Si tu es passé de subversif à populaire, c’est aussi parce que tu fais des choses que tu ne faisais pas avant. Comme dîner à l’Élysée, par exemple… Avec NTM, on a été approchés par Jack Lang ou des gens comme ça, et on leur a toujours demandé de nous foutre la paix. On leur aurait servi à rien, et ce n’était pas le projet. Le dîner à l’Élysée, j’y suis allé avec Dominique Besnehard, et des gens avec qui je bossais. Ça s’est fait comme ça. Je tournais avec Julie Gayet, et elle me dit : « On se fait un dîner avec mon fiancé, est-ce que tu veux venir ? » Sur le moment, comme une tête d’ardoise, je lui demande qui est son fiancé. Elle ne me répond pas, et me redemande si je viens. J’accepte, et voilà. Je paye des impôts, je veux voir ce qui se passe. C’est de la curiosité. Aux dernières présidentielles, j’ai voté Gandhi, alors tu vois… Contrairement à Gérard (Depardieu), je n’y suis pas allé pour qu’il m’arrange avec les impôts. J’adore Gérard, mais il te dira lui-même : « Il m’arrange sur les impôts, je veux bien aller faire le clown dans ses meetings. »
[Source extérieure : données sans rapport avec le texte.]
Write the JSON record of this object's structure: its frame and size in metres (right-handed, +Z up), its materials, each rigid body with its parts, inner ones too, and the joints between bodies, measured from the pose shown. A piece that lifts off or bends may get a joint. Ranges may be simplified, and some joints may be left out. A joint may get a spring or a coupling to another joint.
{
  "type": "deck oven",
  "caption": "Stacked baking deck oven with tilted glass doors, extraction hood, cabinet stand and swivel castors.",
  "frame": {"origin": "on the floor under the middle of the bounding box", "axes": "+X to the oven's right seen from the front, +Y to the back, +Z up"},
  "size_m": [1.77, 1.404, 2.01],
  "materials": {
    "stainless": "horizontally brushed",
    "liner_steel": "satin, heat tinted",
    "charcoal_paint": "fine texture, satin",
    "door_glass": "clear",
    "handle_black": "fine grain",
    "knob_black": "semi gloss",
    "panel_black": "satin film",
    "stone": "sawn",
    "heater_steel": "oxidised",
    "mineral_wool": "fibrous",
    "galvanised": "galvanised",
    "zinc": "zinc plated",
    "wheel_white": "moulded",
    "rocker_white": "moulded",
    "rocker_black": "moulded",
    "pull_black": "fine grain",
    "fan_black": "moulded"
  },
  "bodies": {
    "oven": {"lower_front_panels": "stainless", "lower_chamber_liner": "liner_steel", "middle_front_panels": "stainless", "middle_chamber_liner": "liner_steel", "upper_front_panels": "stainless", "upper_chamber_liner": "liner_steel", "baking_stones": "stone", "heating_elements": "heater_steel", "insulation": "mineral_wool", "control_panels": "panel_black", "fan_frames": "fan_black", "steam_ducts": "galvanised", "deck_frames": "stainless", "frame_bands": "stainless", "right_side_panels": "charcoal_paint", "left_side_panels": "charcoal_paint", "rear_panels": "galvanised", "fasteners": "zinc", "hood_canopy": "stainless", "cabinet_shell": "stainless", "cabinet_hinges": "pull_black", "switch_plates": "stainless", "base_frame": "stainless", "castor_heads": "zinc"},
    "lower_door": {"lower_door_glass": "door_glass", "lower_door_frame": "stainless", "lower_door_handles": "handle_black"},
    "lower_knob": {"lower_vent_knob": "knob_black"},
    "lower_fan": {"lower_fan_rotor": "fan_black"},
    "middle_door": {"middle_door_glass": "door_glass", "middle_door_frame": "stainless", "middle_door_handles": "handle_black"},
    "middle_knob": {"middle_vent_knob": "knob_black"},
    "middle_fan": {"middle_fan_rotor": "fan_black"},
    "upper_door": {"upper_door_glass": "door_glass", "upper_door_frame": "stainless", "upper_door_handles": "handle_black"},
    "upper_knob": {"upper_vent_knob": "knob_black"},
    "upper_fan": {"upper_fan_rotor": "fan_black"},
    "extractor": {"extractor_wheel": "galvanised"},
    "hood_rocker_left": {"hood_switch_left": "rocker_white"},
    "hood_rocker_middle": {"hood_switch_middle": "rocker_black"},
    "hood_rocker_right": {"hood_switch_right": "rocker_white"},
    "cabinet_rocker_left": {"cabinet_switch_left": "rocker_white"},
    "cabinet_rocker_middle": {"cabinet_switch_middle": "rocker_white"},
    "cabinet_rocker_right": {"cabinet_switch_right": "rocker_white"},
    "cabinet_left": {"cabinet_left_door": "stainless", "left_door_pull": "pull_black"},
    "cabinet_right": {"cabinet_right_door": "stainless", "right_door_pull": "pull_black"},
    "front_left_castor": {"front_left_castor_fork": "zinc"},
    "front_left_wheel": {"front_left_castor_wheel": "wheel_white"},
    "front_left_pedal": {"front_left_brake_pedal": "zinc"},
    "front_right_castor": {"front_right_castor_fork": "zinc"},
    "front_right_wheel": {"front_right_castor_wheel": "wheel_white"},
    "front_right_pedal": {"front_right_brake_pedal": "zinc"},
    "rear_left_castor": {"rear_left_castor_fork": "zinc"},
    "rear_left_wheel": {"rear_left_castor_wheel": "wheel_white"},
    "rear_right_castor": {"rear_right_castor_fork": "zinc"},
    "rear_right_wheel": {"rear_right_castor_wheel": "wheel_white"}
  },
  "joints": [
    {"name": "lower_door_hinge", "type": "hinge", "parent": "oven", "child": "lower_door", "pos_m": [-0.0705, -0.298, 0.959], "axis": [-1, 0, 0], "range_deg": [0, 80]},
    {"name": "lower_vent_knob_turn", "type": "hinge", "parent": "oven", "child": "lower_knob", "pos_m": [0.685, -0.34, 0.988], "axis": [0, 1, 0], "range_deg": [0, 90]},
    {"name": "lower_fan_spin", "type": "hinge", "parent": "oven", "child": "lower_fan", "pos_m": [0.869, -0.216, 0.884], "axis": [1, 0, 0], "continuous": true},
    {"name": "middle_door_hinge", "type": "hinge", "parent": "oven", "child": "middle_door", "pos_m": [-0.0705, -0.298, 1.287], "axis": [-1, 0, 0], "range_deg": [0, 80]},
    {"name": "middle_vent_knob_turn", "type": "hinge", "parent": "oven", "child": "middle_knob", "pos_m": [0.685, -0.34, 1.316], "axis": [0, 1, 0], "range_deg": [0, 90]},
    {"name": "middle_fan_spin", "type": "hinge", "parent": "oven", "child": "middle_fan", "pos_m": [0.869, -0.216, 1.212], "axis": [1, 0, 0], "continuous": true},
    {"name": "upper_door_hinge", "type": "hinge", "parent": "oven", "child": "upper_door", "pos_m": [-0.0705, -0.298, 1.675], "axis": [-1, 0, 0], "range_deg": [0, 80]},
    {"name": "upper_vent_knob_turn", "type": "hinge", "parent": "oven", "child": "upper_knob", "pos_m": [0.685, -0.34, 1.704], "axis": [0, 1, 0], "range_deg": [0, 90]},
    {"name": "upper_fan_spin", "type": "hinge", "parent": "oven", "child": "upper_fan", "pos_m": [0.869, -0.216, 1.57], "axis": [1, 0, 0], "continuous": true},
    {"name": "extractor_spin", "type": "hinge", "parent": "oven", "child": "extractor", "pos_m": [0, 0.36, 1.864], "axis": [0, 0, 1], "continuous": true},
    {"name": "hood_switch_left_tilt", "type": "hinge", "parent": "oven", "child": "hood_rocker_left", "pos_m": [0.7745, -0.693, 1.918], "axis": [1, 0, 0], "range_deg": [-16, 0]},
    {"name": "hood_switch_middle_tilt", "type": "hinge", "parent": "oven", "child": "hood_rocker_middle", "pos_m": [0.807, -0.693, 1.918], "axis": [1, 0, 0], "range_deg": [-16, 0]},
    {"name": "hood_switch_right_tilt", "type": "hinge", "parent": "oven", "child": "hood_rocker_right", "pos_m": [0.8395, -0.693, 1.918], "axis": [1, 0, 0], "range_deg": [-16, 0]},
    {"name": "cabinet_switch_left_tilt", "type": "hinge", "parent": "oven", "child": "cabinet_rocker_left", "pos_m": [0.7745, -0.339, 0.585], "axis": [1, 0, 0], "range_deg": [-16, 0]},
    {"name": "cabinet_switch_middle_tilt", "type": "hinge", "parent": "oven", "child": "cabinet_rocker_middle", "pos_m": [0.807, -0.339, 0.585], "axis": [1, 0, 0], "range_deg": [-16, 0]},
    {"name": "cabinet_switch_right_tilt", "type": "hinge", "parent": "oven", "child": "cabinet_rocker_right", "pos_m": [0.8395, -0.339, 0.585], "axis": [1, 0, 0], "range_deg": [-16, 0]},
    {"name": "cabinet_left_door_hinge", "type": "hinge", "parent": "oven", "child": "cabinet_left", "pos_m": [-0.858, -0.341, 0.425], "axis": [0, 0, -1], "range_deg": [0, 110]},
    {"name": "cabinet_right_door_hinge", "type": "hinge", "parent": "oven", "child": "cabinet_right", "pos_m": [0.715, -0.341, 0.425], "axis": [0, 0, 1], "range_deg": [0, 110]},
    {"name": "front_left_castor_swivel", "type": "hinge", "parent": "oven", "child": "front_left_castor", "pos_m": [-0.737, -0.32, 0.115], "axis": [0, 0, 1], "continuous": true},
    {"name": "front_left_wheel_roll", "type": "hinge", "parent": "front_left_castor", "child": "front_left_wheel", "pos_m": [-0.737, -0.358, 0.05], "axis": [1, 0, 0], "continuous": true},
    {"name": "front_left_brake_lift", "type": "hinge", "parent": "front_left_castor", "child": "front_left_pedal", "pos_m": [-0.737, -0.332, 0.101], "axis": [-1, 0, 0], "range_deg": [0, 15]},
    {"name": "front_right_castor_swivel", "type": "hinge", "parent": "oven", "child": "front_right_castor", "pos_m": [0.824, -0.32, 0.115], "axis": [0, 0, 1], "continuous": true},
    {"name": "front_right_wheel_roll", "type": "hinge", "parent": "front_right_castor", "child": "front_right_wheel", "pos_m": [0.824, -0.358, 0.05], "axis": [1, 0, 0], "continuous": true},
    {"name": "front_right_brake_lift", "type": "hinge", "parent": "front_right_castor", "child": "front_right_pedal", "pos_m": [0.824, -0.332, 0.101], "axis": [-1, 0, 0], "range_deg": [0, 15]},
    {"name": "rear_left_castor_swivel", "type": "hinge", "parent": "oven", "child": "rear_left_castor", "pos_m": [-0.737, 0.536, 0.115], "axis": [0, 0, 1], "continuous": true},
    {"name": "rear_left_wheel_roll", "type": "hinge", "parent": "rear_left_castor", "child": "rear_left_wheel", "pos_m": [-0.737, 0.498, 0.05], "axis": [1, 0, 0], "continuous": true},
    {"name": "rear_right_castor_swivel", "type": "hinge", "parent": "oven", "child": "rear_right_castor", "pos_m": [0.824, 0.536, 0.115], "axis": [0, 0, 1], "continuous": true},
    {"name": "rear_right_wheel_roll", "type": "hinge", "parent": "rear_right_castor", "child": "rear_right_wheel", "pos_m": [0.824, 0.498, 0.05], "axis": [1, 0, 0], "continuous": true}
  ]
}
Mais à un moment, t’as pensé à l’époque où tu chantais « allons à l’Élysée, brûler les vieux », avec NTM ? Sans problème, négro. Mais sur le moment, je me suis dit : « I’m a punk-funk, nigga ! » En sortant de là, j’étais quand même bien fracassé. Ils ont du bon rhum à l’Élysée. Ils ont posé la bouteille sur la table, du rhum haïtien en plus, et j’ai fait participer tout le monde.

Tu es toujours pote avec Olivier Besancenot ? Ouais. Mais je ne suis pas pote avec lui pour des raisons de politique, hein ! Je suis pote avec lui parce que c’est une vraie personne. On a un passé associatif commun, sur des trucs comme le devoir de mémoire, entre autres. On allait tracter, faire les boîtes aux lettres. T’imagines, tu vas dans une cité de Saint Denis, il y a Besancenot et moi… C’est Henri Salvador et Bourvil. Ce que j’admire chez lui, c’est qu’il a un quotidien qui devrait être celui de tous les politiques. Il va aux fourneaux. Alors qu’il y en a certains qui ne connaissent pas le prix de la baguette ou du café. Olivier, il bosse au guichet de la Poste et il va jouer au foot avec les mecs de Barbès le dimanche. Un jour, je lui ai demandé : « Imagine, si t’es élu. La Safrane de poulet à Barbès, tous les privilèges, le protocole, comment tu vas faire ? »

Selon un sondage de 2013, tu es la personnalité que les Français souhaiteraient le moins avoir comme voisin. Qu’est-ce que cela t’inspire ? C’est comme quand je me suis retrouvé coincé entre Dieudonné et Le Pen, dans un classement des personnalités les plus détestées. Dans ces moments-là, j’appelle ma mère et elle me dit : « Oui, mais quand même… »« Mais non, maman ! C’est ça, le projet ! » Le capital sympathie, je m’en fous. Après, je ne te cache pas que de temps en temps, je suis obligé de faire des ronds de jambe pour obtenir des rôles importants.